If you find your arrow's FOC is too far back and you really don't want to change shafts or components, try switching to feathers. They're much lighter than vanes and should move your FOC forward by 2% or more. You can also use a lighter nock. I particularly like the `Tune-a-Nocks" from Quality Archery Designs (804-846-5839). They're super light, accurate, and they work especially well if you shoot a string loop like I do.

If your FOC is too far back you can either use a heavier broadhead (if your shaft spine can handle it), or lighten up the rear end of your arrow with feathers or lighter nocks.

Get it Straight

Always check to make sure your arrows are perfectly straight and that your components are in-line with the shaft. The easiest way I've found to do this is with a tool called "The Arrow Inspector" from Pine-Ridge Archery ([email protected]). One quick spin on the Arrow Inspector will reveal even the slightest bend.

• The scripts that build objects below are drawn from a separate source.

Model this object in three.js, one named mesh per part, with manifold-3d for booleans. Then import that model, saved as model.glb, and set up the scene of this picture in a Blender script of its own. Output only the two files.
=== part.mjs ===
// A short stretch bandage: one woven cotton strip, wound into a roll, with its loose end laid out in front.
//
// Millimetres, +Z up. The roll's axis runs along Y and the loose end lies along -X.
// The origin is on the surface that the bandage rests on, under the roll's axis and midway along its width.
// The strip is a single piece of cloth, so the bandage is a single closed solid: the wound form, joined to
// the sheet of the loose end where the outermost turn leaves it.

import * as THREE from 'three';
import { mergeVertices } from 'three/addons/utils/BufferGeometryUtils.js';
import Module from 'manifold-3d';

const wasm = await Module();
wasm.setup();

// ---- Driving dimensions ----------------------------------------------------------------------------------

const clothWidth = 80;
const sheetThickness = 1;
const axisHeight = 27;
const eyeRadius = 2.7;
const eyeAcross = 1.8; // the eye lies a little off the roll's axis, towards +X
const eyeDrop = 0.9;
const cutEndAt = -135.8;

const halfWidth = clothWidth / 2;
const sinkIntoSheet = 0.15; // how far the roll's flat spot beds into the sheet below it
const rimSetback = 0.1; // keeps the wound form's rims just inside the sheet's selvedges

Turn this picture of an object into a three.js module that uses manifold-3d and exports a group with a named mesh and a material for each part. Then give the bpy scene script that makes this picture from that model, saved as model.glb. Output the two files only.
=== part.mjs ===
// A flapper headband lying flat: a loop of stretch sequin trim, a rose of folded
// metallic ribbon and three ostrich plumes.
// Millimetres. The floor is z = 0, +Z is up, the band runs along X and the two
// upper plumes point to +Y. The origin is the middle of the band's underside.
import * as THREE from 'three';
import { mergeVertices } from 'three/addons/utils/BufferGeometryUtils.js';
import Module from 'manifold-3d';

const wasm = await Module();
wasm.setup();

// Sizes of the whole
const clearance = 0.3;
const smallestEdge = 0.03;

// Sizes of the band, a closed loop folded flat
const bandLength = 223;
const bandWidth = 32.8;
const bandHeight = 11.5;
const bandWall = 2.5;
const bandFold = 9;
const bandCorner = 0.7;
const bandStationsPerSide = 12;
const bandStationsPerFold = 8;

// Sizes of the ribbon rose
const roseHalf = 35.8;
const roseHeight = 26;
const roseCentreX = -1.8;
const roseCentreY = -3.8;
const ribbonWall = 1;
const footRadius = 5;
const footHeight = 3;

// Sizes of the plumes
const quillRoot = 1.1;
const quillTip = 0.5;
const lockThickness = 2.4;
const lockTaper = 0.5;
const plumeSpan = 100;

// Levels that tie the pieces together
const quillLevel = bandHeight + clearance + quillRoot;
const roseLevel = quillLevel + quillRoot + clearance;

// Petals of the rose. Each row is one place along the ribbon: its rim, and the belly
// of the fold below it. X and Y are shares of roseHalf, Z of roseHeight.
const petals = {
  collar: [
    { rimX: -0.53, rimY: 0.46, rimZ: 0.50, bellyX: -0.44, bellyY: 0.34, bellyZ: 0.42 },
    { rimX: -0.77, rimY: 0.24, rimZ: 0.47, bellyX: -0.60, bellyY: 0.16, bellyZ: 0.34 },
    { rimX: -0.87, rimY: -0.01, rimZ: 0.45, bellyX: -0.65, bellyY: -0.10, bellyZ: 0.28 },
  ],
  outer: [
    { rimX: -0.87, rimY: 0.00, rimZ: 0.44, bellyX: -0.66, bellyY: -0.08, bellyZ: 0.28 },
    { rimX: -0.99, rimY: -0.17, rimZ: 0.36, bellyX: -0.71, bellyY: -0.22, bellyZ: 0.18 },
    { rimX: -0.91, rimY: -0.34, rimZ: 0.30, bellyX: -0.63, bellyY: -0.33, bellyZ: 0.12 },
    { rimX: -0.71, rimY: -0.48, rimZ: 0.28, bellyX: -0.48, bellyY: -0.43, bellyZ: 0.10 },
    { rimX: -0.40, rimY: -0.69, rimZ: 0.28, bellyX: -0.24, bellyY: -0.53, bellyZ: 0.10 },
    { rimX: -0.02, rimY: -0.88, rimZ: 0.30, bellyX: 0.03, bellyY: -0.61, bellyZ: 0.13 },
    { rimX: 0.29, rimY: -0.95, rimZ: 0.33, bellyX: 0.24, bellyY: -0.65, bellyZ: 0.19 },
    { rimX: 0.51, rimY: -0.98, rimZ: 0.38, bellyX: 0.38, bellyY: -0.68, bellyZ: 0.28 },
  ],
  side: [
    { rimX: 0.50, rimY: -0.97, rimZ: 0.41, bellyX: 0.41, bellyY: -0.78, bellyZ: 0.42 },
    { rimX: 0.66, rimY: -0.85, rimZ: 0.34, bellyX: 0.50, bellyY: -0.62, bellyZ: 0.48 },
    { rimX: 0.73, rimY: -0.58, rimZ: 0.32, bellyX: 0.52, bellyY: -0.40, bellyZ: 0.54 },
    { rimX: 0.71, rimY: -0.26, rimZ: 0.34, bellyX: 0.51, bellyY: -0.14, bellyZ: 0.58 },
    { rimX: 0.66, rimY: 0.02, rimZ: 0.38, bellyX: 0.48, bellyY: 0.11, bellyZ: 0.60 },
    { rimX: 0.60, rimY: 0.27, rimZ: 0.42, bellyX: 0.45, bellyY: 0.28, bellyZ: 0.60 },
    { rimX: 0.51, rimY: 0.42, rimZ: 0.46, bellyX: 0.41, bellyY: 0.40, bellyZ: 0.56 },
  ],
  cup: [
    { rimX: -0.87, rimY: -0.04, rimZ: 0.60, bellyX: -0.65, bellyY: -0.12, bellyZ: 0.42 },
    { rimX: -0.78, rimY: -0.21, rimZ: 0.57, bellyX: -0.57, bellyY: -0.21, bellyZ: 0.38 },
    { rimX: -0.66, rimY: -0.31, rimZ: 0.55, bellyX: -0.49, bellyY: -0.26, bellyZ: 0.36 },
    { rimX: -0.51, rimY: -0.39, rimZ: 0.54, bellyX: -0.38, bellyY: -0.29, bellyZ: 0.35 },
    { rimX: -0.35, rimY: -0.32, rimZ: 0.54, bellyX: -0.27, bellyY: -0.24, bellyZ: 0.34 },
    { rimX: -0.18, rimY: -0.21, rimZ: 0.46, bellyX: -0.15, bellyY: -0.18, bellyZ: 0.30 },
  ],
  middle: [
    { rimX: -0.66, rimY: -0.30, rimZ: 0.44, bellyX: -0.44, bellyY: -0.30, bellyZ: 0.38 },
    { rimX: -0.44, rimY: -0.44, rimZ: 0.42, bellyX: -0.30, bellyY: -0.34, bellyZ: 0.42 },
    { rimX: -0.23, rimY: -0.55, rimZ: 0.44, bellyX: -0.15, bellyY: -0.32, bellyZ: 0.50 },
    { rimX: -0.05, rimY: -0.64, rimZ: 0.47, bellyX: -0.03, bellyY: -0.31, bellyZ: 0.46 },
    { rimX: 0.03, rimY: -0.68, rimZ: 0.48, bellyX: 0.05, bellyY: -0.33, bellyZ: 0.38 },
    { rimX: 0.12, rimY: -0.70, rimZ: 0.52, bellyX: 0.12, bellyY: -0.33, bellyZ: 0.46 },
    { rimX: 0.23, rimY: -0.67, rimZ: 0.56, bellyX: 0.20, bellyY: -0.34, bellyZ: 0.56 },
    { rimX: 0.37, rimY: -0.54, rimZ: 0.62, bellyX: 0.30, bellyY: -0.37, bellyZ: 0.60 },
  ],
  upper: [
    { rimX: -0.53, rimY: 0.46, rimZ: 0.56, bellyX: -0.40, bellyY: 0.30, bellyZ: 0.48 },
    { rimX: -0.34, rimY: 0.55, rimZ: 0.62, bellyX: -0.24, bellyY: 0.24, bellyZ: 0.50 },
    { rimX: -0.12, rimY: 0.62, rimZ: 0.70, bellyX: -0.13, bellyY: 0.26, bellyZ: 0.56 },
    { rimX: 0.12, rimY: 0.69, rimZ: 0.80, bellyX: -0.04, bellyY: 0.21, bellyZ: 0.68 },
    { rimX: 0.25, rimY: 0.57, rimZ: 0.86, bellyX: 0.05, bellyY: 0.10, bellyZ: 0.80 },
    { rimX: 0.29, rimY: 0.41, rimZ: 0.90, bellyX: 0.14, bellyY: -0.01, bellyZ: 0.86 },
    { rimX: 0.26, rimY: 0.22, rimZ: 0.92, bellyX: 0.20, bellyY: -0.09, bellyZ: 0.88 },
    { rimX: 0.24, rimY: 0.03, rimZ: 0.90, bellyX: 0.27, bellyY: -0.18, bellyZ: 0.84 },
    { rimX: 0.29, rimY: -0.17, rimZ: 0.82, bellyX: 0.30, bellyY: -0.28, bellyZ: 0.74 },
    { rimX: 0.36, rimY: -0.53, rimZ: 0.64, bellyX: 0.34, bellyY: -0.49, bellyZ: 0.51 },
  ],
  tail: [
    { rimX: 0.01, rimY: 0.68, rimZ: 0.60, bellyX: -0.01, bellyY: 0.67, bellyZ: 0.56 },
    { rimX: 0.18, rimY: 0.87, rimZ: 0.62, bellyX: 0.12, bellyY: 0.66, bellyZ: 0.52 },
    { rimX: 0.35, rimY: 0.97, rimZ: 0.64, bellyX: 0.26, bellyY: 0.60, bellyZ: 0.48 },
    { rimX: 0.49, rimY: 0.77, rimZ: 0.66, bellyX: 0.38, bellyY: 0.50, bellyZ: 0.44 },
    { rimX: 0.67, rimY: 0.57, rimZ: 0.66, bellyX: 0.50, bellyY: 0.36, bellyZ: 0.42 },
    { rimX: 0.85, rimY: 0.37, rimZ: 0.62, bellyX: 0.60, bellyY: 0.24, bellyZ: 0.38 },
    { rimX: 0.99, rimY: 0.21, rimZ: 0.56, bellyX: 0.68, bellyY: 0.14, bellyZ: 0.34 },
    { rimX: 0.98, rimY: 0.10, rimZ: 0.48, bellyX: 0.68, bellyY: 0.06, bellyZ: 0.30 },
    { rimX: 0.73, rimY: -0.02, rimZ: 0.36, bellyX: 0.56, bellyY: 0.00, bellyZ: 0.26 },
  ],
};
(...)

This tool is also invaluable for mounting traditional heads as it helps you get the heads on perfectly straight. If you use replaceable broadheads, the tool will also point out if your insert/outsert is sitting straight. I've never had bent broadheads out of the package from my favorite manufacturers-- Magnus ( and Muzzy (]-- but it never hurts to check every broadhead for straightness too.

You just set the arrow on the Arrow Inspector and spin it. If the shaft is bent it will come to a stop and then roll backwards a little. The device will also help you mount broadheads, check for crooked heads, and install inserts and outserts.

Getting your broadheads to fly true shouldn't be a study in frustration. Just follow the practical steps I've covered here and you should be set. But don't complain to me if you're soon cutting the fletches off your arrows because your broadheads are grouping so well! Good Hunting!

QUIZ ANSWER: Tear "B" shows an arrow that is acting weak and taking off from the bow with its tail low. You might be able to correct this by raising the nock point and moving the arrow rest to the left a little, but you also might end up needing a stiffer shaft.